Three Simple Strategies for Increasing Resilience

In the past month, during the COVID-19 pandemic, I’ve had several panicked moments. I’m sure you also experience times when you panic and feel threatened. We are currently living in a time of high stress, where we are easily triggered into a fight-or-flight response. This state isn’t helpful in making decisions, problem-solving, or increasing the strength of our immune systems. I’d like to share with you three simple and highly effective strategies to increase your resilience and help you navigate challenging times.

  1. Press your internal pause button when you feel like panicking. I had to press my pause button many times in the past month: my dad had a botched surgery where he lost his cognitive and physical capacities, and then my daughter had high blood pressure that sent her back into the hospital after having her first baby.

Why use this pause button? One, because panic doesn’t feel good. It causes us to go down all kinds of scary “What if?” rabbit holes. It decreases functioning in the immune system, disallowing our ability to solve problems or make decisions effectively.

Pressing the pause button and taking three deep breaths supports you in increasing your emotional regulation and, hence, your resilience. Don’t you admire people who are able to handle life under stress with grace and ease?

I call this a “resilience breath.”

It is a simple process where you close your eyes, take a deep breath into your belly through your nose, and then exhale through your mouth as if you are blowing out through a straw. This signals to your brain that you are safe. It is a way of recalibrating your nervous system from a state of fight or flight into rest and digest.

You may want to repeat many times.

I practice this breath often throughout the day for it to become an automatic response. Once I close my eyes and begin the focused breathing, my body knows to relax. I’m training by practicing the resilience breath many times a day. Bonus: it feels good. You have more clarity, calm, and ability to focus.

  1. Another strategy to increase your resilience is changing your perception or belief around an event or situation. What thoughts about an event have you suffering (suffering = fear, anxiety, worry, self-doubt). What new thoughts would be empowering? What good or golden nugget could come out of it? Ask yourself: What do I control? What don’t I control? Focus on what you do have control of!

One of my favorite sayings to calm my nervous system is “The universe works for me. I may not know how right now, but I know it is right, now.”

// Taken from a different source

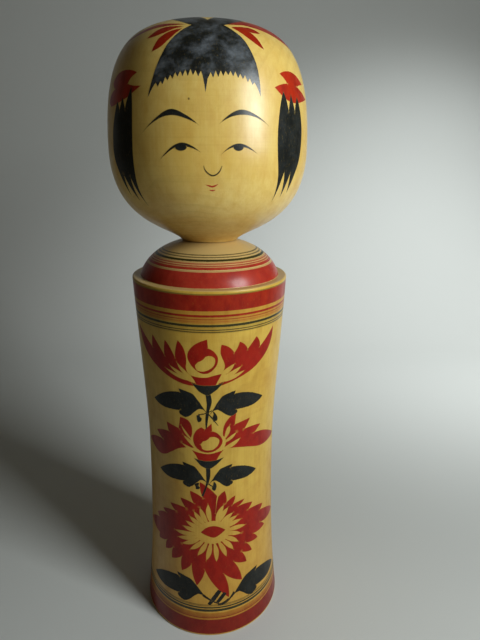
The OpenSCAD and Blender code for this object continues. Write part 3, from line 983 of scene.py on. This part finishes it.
def studio_floor():
    """A pale floor that curves up into the backdrop. Its measures are in heights of the doll."""
    paper = bpy.data.materials.new("paper")
    paper.use_nodes = True
    t = Nodes(paper.node_tree)
    grey = t.blend(t.noise(t.place(), (0.9, 0.9, 0.9)), (0.64, 0.65, 0.63), (0.68, 0.69, 0.67))
    t.fill(t.tree.nodes["Principled BSDF"], Base_Color=grey, Roughness=0.9)
    sweep = [(FLOOR_FRONT, 0.0), (FLOOR_BACK, 0.0)]
    sweep += [(FLOOR_BACK + SWEEP_R * math.sin(a), SWEEP_R * (1 - math.cos(a)))
              for a in np.radians(np.arange(5, 91, 5))]
    sweep.append((FLOOR_BACK + SWEEP_R, WALL_TOP))
    verts = [(side * FLOOR_SIDE * TALL, y * TALL, z * TALL) for y, z in sweep for side in (-1, 1)]
    faces = [(2 * i, 2 * i + 1, 2 * i + 3, 2 * i + 2) for i in range(len(sweep) - 1)]
    mesh = bpy.data.meshes.new("backdrop")
    mesh.from_pydata(verts, [], faces)
    mesh.polygons.foreach_set("use_smooth", [True] * len(faces))
    mesh.materials.append(paper)
    floor = in_scene("backdrop", mesh)


def light(name, kind, place, aim, watts, colour, **settings):
    """A lamp turned to its aim. Both places are in heights of the doll."""
    lamp = bpy.data.lights.new(name, kind)
    lamp.energy, lamp.color = watts, colour
    for key, value in settings.items():
        setattr(lamp, key, value)
    holder = in_scene(name, lamp)
    holder.location = Vector(place) * TALL
    holder.rotation_euler = (Vector(aim) - Vector(place)).to_track_quat("-Z", "Y").to_euler()


CAMERA_AT = (0, -0.8085, 0.8208)
SENSOR_HEIGHT, FOCAL_LENGTH = 36, 28
YAW, PITCH, ROLL = (math.radians(a) for a in (3.58, 17.94, 0.56))


def photo_camera():
    """A short lens close to the doll, a little above its chin and tilted down."""
    ahead = Vector((math.sin(YAW) * math.cos(PITCH), math.cos(YAW) * math.cos(PITCH), -math.sin(PITCH)))
    right = Vector((math.cos(YAW), -math.sin(YAW), 0))
    up = right.cross(ahead)
    right, up = (math.cos(ROLL) * right + math.sin(ROLL) * up,
                 math.cos(ROLL) * up - math.sin(ROLL) * right)
    lens = bpy.data.cameras.new("camera")
    lens.sensor_fit, lens.sensor_height, lens.lens = "VERTICAL", SENSOR_HEIGHT, FOCAL_LENGTH
    lens.clip_start = 0.01
    camera = in_scene("camera", lens)
    turn = Matrix((right, up, -ahead)).transposed().to_4x4()
    camera.matrix_world = Matrix.Translation(Vector(CAMERA_AT) * TALL) @ turn
    scene.camera = camera


DAYLIGHT, WALL_LIGHT, LAMPLIGHT = (0.94, 1.0, 1.0), (0.95, 1.0, 1.0), (1.0, 0.72, 0.32)
GLOW, SKY = (0.95, 0.76, 0.44, 1), (0.36, 0.37, 0.36, 1)

studio_floor()
photo_camera()
light("window", "AREA", (1.2, -1.03, 1.28), (0, 0, 0.9), 6.0, DAYLIGHT,
    shape="RECTANGLE", size=0.6 * TALL, size_y=0.85 * TALL)
light("room", "AREA", (-2.2, -1.6, 0.8), (0, 0, 0.3), 0.17, LAMPLIGHT,
    shape="RECTANGLE", size=2 * TALL, size_y=1.5 * TALL)
light("wall", "SPOT", (1.7, 0.3, 2.1), (1.1, 1.5, 0.15), 38, WALL_LIGHT,
    spot_size=math.radians(78), spot_blend=1, shadow_soft_size=0.05)

world = scene.world or bpy.data.worlds.new("World")
scene.world = world
world.use_nodes = True
sky = Nodes(world.node_tree)
glow = sky.fill(sky.tree.nodes["Background"], Color=GLOW, Strength=0.023)
seen = sky.add("ShaderNodeBackground", Color=SKY, Strength=1.0)
straight = sky.add("ShaderNodeLightPath").outputs["Is Camera Ray"]
either = sky.add("ShaderNodeMixShader", i0=straight, i1=glow.outputs[0], i2=seen.outputs[0])
sky.fill(sky.tree.nodes["World Output"], Surface=either.outputs[0])
scene.view_settings.view_transform = "Standard"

  1. One of the most powerful ways to shift your mindset is to begin a gratitude practice. Write three things down that you are grateful for each day. Watch a video on gratitude. Here is one of my favorites, with Brother David Steindl-Rast:  https://www.youtube.com/watch?v=zSt7k_q_qRU

Whenever I am changing a habit or beginning a new one, I start with just one. Once I have that one down, I implement another one. You will have more success in incorporating new positive habits by implementing them one at a time. Choose one that you would enjoy the most.